>>>

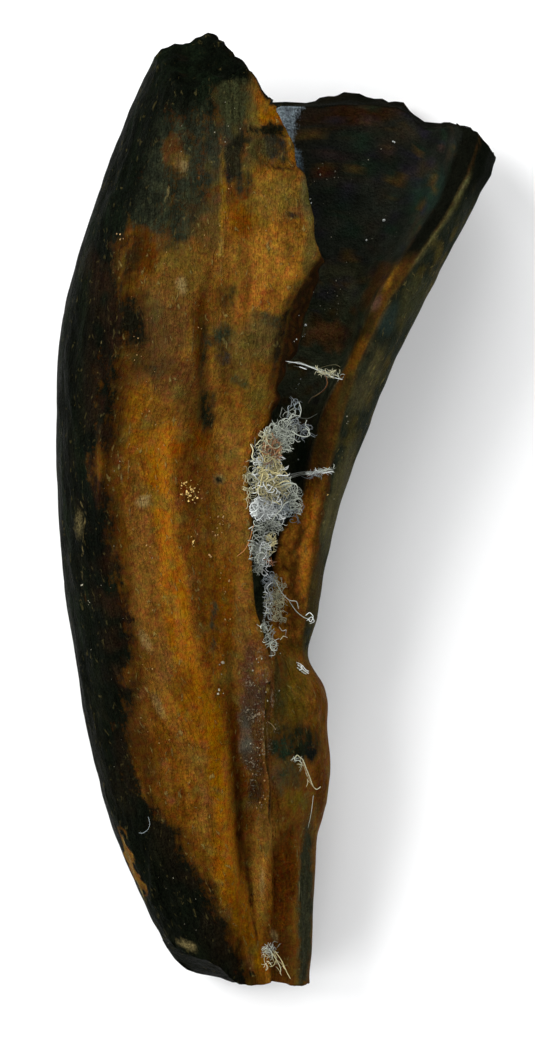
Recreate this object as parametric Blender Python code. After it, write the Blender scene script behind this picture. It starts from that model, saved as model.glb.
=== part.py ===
"""A broken fossil tooth of a small raptor, lying on its back, with lint caught in its crack.

The tooth is one hollow piece. Its front wall is broken open along a jagged lip, which shows the
pulp hollow inside, and both its base and its tip are broken off. A wad of lint, two strands and
a tuft of fluff are caught in it, each a separate piece.

+Y runs from the tip to the base, +X from the smooth front edge to the open side, and +Z up out
of the face that shows. The origin is under the middle of the box, on the surface it rests on.
Every size below is in millimetres, and turns to metres only when a mesh is made.
"""

import bmesh
import bpy
import numpy as np
from mathutils import Matrix, Vector, bvhtree, noise

MM = 0.001

# Driving dimensions of the tooth
LENGTH = 18.0
DEPTH = 4.7
TIP_Y = -LENGTH / 2
BASE_Y = LENGTH / 2
BREAK_Y = 7.8

# How square the cross-section is: 2 is an ellipse
FRONT_ROUND = 2.3
BELLY_ROUND = 2.6

# Segments round one cross-section, in the order that they follow each other
FRONT_SEGMENTS = 20
BELLY_SEGMENTS = 16
BAND_SEGMENTS = 4
LEDGE_SEGMENTS = 2
BASIN_SEGMENTS = 8
UNDERSIDE_SEGMENTS = 8
LIP_SEGMENTS = 2
STATIONS = 64
FINE_STEPS = 61
SECTION_YS = np.linspace(TIP_Y - 0.1, BASE_Y + 0.2, 233)
MEETING_ROUNDS = 14

# The band: how far its crest stands below the front, and how far round it turns from the side
RIM_DROP = 0.12
BAND_TURN = np.radians(62)

# How far the belly is cut by the surface that it lies on
FLAT_REST = 0.16

# The hollow: its highest ceiling over the ledge, and how boxy its walls are
CEILING_RISE = 0.5
BASIN_POWER = 0.8

# The crack is open above the first y, and below the second its edges meet along a low step
CRACK_OPEN_Y = -1.9
CRACK_SHUT_Y = -2.9
SEAM_STEP = 0.12

# Natural unevenness: (height, size) of slow lumps and of small ones
LUMPS = ((0.05, 1.9), (0.022, 0.6))
JAGS = ((0.05, 0.55), (0.03, 0.24))
FRACTURE = ((0.16, 0.9), (0.09, 0.35))
BREAK_GRAIN = ((0.05, 0.45), (0.04, 0.2))

# The front wall's broken base slopes by this much, between these xs, fading over this width
BREAK_SLOPE = 0.85
SLOPE_FROM, SLOPE_TO, SLOPE_FADE = -2.3, -0.5, 0.55
BACK_WALL_SLOPE = 0.12

# The narrow notch in the broken top of the back wall: x of its foot and of its right edge, y of its foot
NOTCH_X = (0.52, 0.6)
NOTCH_Y = 6.45
NOTCH_BEND_Y = 4.5

# Lint, which lies this far clear of the tooth
LINT_GAP = 0.1
PATCH_ACROSS = 6
PATCH_ROWS = 16
STRAND_RADIUS = 0.055
STRAND_POINTS = 7
LIP_OVERLAP = 0.08
LEDGE_OVERLAP = 0.06
WAD_THICKNESS = 0.3
TIP_FLUFF_THICKNESS = 0.12
SIDE_FLUFF_THICKNESS = 0.1


def through(*points):
    """A smooth curve through (position, value) points, as a function of position."""
    at, value = np.array(points, float).T
    slope = np.gradient(value, at)

    def curve(position):
        p = np.clip(position, at[0], at[-1])
        i = int(np.clip(np.searchsorted(at, p) - 1, 0, len(at) - 2))
        span = at[i + 1] - at[i]
        t = (p - at[i]) / span
        rise = value[i + 1] - value[i]
        return (
            value[i]
            + rise * t * t * (3 - 2 * t)
            + span * slope[i] * t * (1 - t) ** 2
            - span * slope[i + 1] * t * t * (1 - t)
        )

    return curve


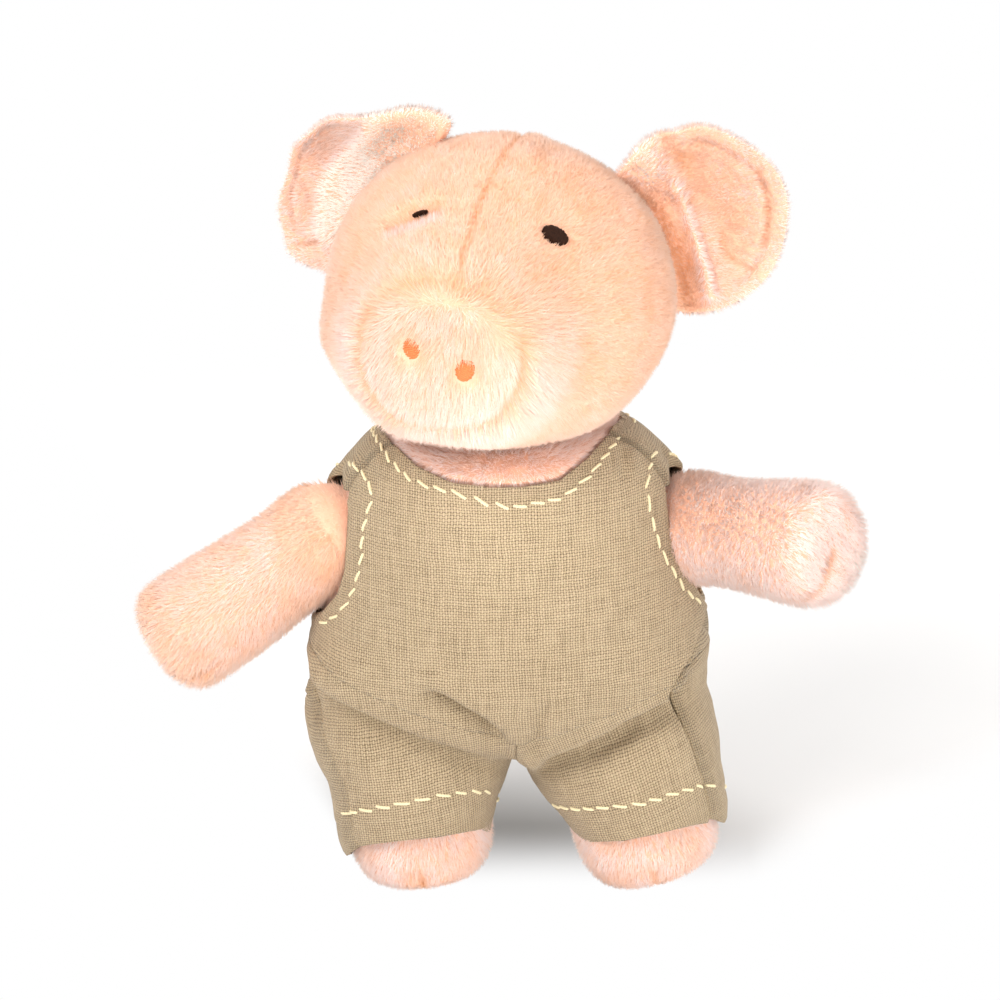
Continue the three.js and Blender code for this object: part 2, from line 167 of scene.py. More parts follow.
PLACES = {
    "torso": (TORSO_ORIGIN, TORSO_AXES),
    "head": (HEAD_CENTRE, HEAD_AXES),
    "arm_left": (pivot("arm_left_swing"), TORSO_AXES @ frame_toward(arm_reach("left"))),
    "arm_right": (pivot("arm_right_swing"), TORSO_AXES @ frame_toward(arm_reach("right"))),
    "leg_left": (pivot("leg_left_swing"), frame_toward(leg_stride("left"))),
    "leg_right": (pivot("leg_right_swing"), frame_toward(leg_stride("right"))),
}


def placed(body, points):
    origin, axes = PLACES[body]
    return points @ axes.T + origin


def within(body, points):
    """Points of the toy in a body's own axes."""
    origin, axes = PLACES[body]
    return (points - origin) @ axes


# Camera

PHOTO_SIDE = 1000
CAMERA_RISE = 20.0
CAMERA_DISTANCE = 800.0
CAMERA_FOCAL_PIXELS = 3520.0
CAMERA_TARGET = HEAD_CENTRE + np.array([-0.23, 4.0, -50.7])
SENSOR_WIDTH = 36.0


def project(points):
    """Where points of the toy fall on the photograph, in its pixels."""
    d = points - CAMERA_TARGET
    c, s = math.cos(math.radians(CAMERA_RISE)), math.sin(math.radians(CAMERA_RISE))
    depth = CAMERA_DISTANCE + d[:, 1] * c - d[:, 2] * s
    x = PHOTO_SIDE / 2 + CAMERA_FOCAL_PIXELS * d[:, 0] / depth
    y = PHOTO_SIDE / 2 - CAMERA_FOCAL_PIXELS * (d[:, 1] * s + d[:, 2] * c) / depth
    return np.stack([x, y], axis=1)


PIXELS_PER_MM = CAMERA_FOCAL_PIXELS / CAMERA_DISTANCE
VIEW_WAY = np.array([0.0, -math.cos(math.radians(CAMERA_RISE)), math.sin(math.radians(CAMERA_RISE))])


def set_camera():
    data = bpy.data.cameras.new("camera")
    camera = bpy.data.objects.new("camera", data)
    bpy.context.scene.collection.objects.link(camera)
    data.sensor_width = SENSOR_WIDTH
    data.lens = SENSOR_WIDTH * CAMERA_FOCAL_PIXELS / PHOTO_SIDE
    data.clip_start, data.clip_end = 0.05, 20
    camera.location = Vector((CAMERA_TARGET + VIEW_WAY * CAMERA_DISTANCE) * MM)
    camera.rotation_mode = "QUATERNION"
    camera.rotation_quaternion = Vector(-VIEW_WAY).to_track_quat("-Z", "Y")
    bpy.context.scene.camera = camera


# Light and floor. Places and sizes of lamps are in metres and their power in watts

WHITE = (1, 1, 1)
WORLD_TINT = (1.0, 0.985, 0.97, 1)
WORLD_STRENGTH = 0.72
LAMP_AIM = (0, 0, 0.09)
# Each soft lamp: its place, width, height, power and colour
SOFT_LAMPS = {
    "key": ((-0.5, -0.62, 0.8), 0.5, 0.5, 7.9, (1, 0.98, 0.975)),
    "fill": ((0.75, -0.6, 0.3), 0.8, 0.6, 4.0, WHITE),
    "low": ((0.1, -0.8, 0.06), 0.9, 0.3, 3.6, WHITE),
    "top": ((0.05, 0.05, 0.95), 0.8, 0.8, 2.6, WHITE),
    "back": ((0.3, 0.85, 0.5), 1.0, 0.8, 4.0, WHITE),
}
CHIN_LAMP_PLACE = (0.03, -0.33, 0.07)
CHIN_LAMP_AIM = (0.0, -0.02, 0.111)
CHIN_LAMP_POWER = 3.8
CHIN_LAMP_ANGLE = 11.0
CHIN_LAMP_SIZE = 0.03


def aimed_lamp(name, kind, place, aim, power):
    data = bpy.data.lights.new(name, kind)
    data.energy = power
    lamp = bpy.data.objects.new(name, data)
    bpy.context.scene.collection.objects.link(lamp)
    lamp.location = place
    lamp.rotation_mode = "QUATERNION"
    lamp.rotation_quaternion = (Vector(aim) - Vector(place)).to_track_quat("-Z", "Y")
    return data


def soft_lamp(name, place, width, height, power, colour):
    data = aimed_lamp(name, "AREA", place, LAMP_AIM, power)
    data.shape = "RECTANGLE"
    data.size, data.size_y = width, height
    data.color = colour


def chin_lamp():
    """A narrow lamp that opens the shadow under the chin."""
    data = aimed_lamp("chin", "SPOT", CHIN_LAMP_PLACE, CHIN_LAMP_AIM, CHIN_LAMP_POWER)
    data.spot_size = math.radians(CHIN_LAMP_ANGLE)
    data.spot_blend = 1.0
    data.shadow_soft_size = CHIN_LAMP_SIZE


def set_world():
    """White where the camera sees it, and a softer light on the toy."""
    world = bpy.data.worlds.new("studio")
    bpy.context.scene.world = world
    world.use_nodes = True
    world.node_tree.nodes.clear()
    w = Wires(world.node_tree)
    shown, lit = w.nodes.new("ShaderNodeBackground"), w.nodes.new("ShaderNodeBackground")
    shown.inputs["Color"].default_value = (*WHITE, 1)
    lit.inputs["Color"].default_value = WORLD_TINT
    lit.inputs["Strength"].default_value = WORLD_STRENGTH
    path = w.nodes.new("ShaderNodeLightPath")
    either = w.either(path.outputs["Is Camera Ray"], lit.outputs[0], shown.outputs[0])
    w.put(w.nodes.new("ShaderNodeOutputWorld").inputs[0], either)


def set_light():
    set_world()
    for name, lamp in SOFT_LAMPS.items():
        soft_lamp(name, *lamp)
    chin_lamp()


FLOOR_SIZE = 6.0
FLOOR_BOUNCE = (0.93, 0.92, 0.91, 1)
# How pale the floor is where the shadow ends
FLOOR_SEEN = 0.73
# A painted shadow: how pale the floor is painted under the toy, and how far out it turns from this to the
# other
FLOOR_PAINTED_SHADOW = 0.34
PAINTED_SHADOW_REACH = (0.02, 0.085)
# How far from the toy, and how far in front of it, the floor runs out to plain white
SHADOW_REACH = (0.16, 0.42)
FRONT_REACH = (-0.032, 0.004)
# Past this far to each side the front edge of the shadow draws back, at this slope
SHADOW_SIDES = {1.0: (0.06, 0.9), -1.0: (0.03, 3.0)}


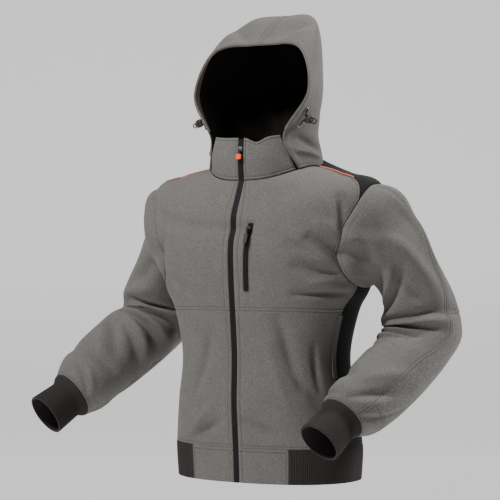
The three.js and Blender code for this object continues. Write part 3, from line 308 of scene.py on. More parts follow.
# Folds: from (angle, level) to (angle, level), height and half width in millimetres
BODY_FOLDS = (
    (38, 6.2, 76, 5.3, -17, 8),
    (42, 6.5, 77, 5.65, 7, 8),
    (34, 5.45, 70, 5.15, -13, 11),
    (46, 5.05, 74, 5.3, 7, 7),
    (36, 4.6, 75, 4.75, -11, 8),
    (54, 7.0, 60, 6.05, -10, 9),
    (28, 6.1, 44, 5.7, -6, 8),
    (27, 3.8, 44, 2.4, -10, 11),
    (20, 3.3, 34, 2.0, 4, 10),
    (44, 2.4, 64, 1.8, -9, 9),
    (56, 3.2, 60, 2.3, -6, 8),
    (5, 1.6, 24, 1.3, -8, 7),
    (-9, 1.55, -36, 1.0, -12, 8),
    (-12, 1.95, -30, 1.4, 5, 7),
    (-14, 3.5, -29, 2.2, -8, 10),
    (-28, 4.6, -52, 5.4, -7, 10),
    (-46, 6.1, -70, 5.3, -11, 11),
    (-50, 5.5, -72, 5.0, -7, 9),
    (150, 5.9, 120, 5.3, -13, 10),
    (158, 5.3, 126, 4.9, -9, 9),
    (-150, 5.8, -121, 5.2, -13, 10),
    (-156, 5.0, -128, 4.7, -8, 10),
    (168, 3.6, 140, 2.6, -9, 13),
    (-165, 3.2, -138, 2.3, -9, 13),
    (176, 1.8, 150, 1.3, -8, 9),
    (-172, 6.9, 170, 6.3, -5, 14),
)
LEFT_SLEEVE_FOLDS = (
    (27, 0.3, 6, 2.6, 7, 8),
    (5, 0.2, 21, 1.2, 4, 7),
    (80, 0.75, 24, 2.7, 9, 8),
    (96, 1.3, 44, 3.0, -10, 9),
    (62, 0.2, 135, 0.7, -10, 8),
    (150, 2.4, 80, 1.8, -12, 9),
    (150, 2.0, 100, 1.5, 5, 6),
    (165, 1.5, 120, 1.2, -8, 8),
    (142, 3.1, 0, 3.3, -12, 7),
    (140, 3.45, 20, 3.55, 7, 7),
    (150, 3.9, 30, 3.95, -7, 7),
    (152, 4.3, 66, 4.4, 7, 7),
    (155, 4.75, 60, 4.85, -10, 7),
    (160, 5.2, 70, 5.2, 6, 7),
    (165, 5.7, 80, 5.5, -8, 8),
    (170, 6.3, 96, 6.3, -6, 10),
    (60, 8.2, 10, 6.9, 6, 9),
    (52, 9.3, -10, 7.3, -9, 8),
    (3, 9.8, -40, 7.7, -6, 7),
    (170, 7.6, 90, 8.2, -8, 9),
    (140, 9.2, 80, 9.5, -6, 6),
    (-60, 5.2, -120, 4.8, -5, 12),
    (-90, 7.4, -140, 8.4, -7, 12),
)
RIGHT_SLEEVE_FOLDS = (
    (10, 1.0, -30, 3.0, -8, 12),
    (120, 0.9, 60, 2.6, -9, 10),
    (100, 2.3, 40, 3.2, 5, 9),
    (70, 3.3, 150, 3.9, -9, 8),
    (62, 3.9, 170, 4.5, 6, 7),
    (60, 4.4, 183, 5.2, -11, 7),
    (62, 4.9, 196, 5.8, 7, 7),
    (64, 5.4, 203, 6.4, -12, 7),
    (80, 5.9, 200, 6.9, 6, 7),
    (90, 6.4, 196, 7.3, -8, 8),
    (60, 6.4, 130, 7.6, -7, 8),
    (60, 7.0, 120, 8.1, 5, 8),
    (99, 8.3, 153, 8.1, -8, 7),
    (83, 8.9, 150, 9.7, -7, 6),
    (120, 8.9, 150, 9.3, 4, 5),
    (20, 7.8, 60, 8.9, -6, 8),
    (-60, 4.6, -120, 5.0, -5, 12),
    (-80, 7.6, -135, 8.2, -7, 12),
)
MM_PER_BODY_DEGREE = 3.6
MM_PER_BODY_LEVEL = 90
MM_PER_SLEEVE_DEGREE = 1.35
MM_PER_SLEEVE_SECTION = 48

plain_body = surface(1, lambda angle, level: ring_point(BODY_RINGS, angle, level))
body = folded(plain_body, BODY_FOLDS, MM_PER_BODY_DEGREE, MM_PER_BODY_LEVEL,
              lambda level: smooth_step(level, HEM_SEAM - 0.2, HEM_SEAM + 0.5))
collar = surface(1, lambda angle, level: ring_point(COLLAR_RINGS, angle, level))


def turned_over(points):
    return points * np.array([-1.0, 1.0, 1.0])


def mirror_surface(at):
    """The other half of a surface, seen from the left side."""
    return surface(at.side, lambda angle, level: turned_over(at(-angle, level)))


def armhole_place(step):
    count = len(ARMHOLE["angle"])
    place = (np.asarray(step, float) / ARMHOLE_STEPS * count) % count
    index = np.floor(place).astype(int)
    part = place - index
    return tuple(
        through_values(*(ARMHOLE[name][(index + offset) % count] for offset in (-1, 0, 1, 2)), part)
        for name in ("angle", "level"))


def hood_at(along, down):
    value = {name: column_at(HOOD_ARCHES, name, along) for name in HOOD_ARCHES}
    base = np.full(len(along), 0.02)
    foot = collar(value["foot"], base) + normal_on(collar, value["foot"], base) * LAP_LIFT
    foot[:, 2] -= NAPE_DROP * smooth_step(value["foot"], 140, 172)
    top = np.stack([np.zeros(len(along)), value["top_y"], value["top_z"]], axis=-1)
    wide = np.stack([value["wide_x"], value["wide_y"], value["wide_z"]], axis=-1)
    shoulder = np.stack([
        wide[:, 0] * SHOULDER_OUT,
        mix(top[:, 1], wide[:, 1], SHOULDER_FORWARD),
        mix(top[:, 2], wide[:, 2], SHOULDER_DOWN),
    ], axis=-1)
    waist = np.stack([value["waist_x"], value["waist_y"], value["waist_z"]], axis=-1)
    return points_between([top, shoulder, wide, waist, foot], down, turned_over(shoulder))


plain_hood = surface(-1, hood_at)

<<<

THE PROBLEM:
Quote the data above verbatim from its first line to the line that includes "a tuft of fluff", with both boundary lines retained.

RESULT FOR THIS TASK:
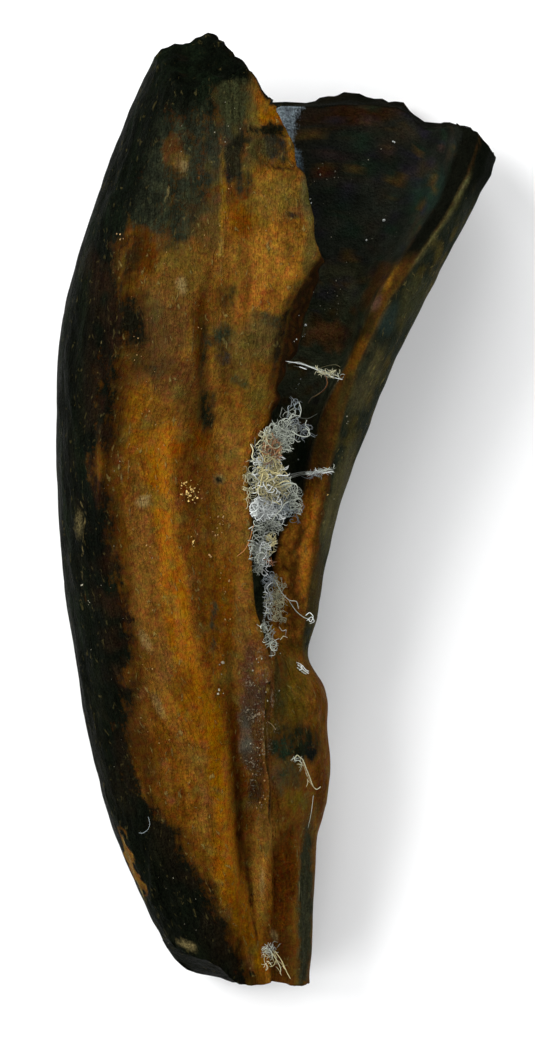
Recreate this object as parametric Blender Python code. After it, write the Blender scene script behind this picture. It starts from that model, saved as model.glb.
=== part.py ===
"""A broken fossil tooth of a small raptor, lying on its back, with lint caught in its crack.

The tooth is one hollow piece. Its front wall is broken open along a jagged lip, which shows the
pulp hollow inside, and both its base and its tip are broken off. A wad of lint, two strands and
a tuft of fluff are caught in it, each a separate piece.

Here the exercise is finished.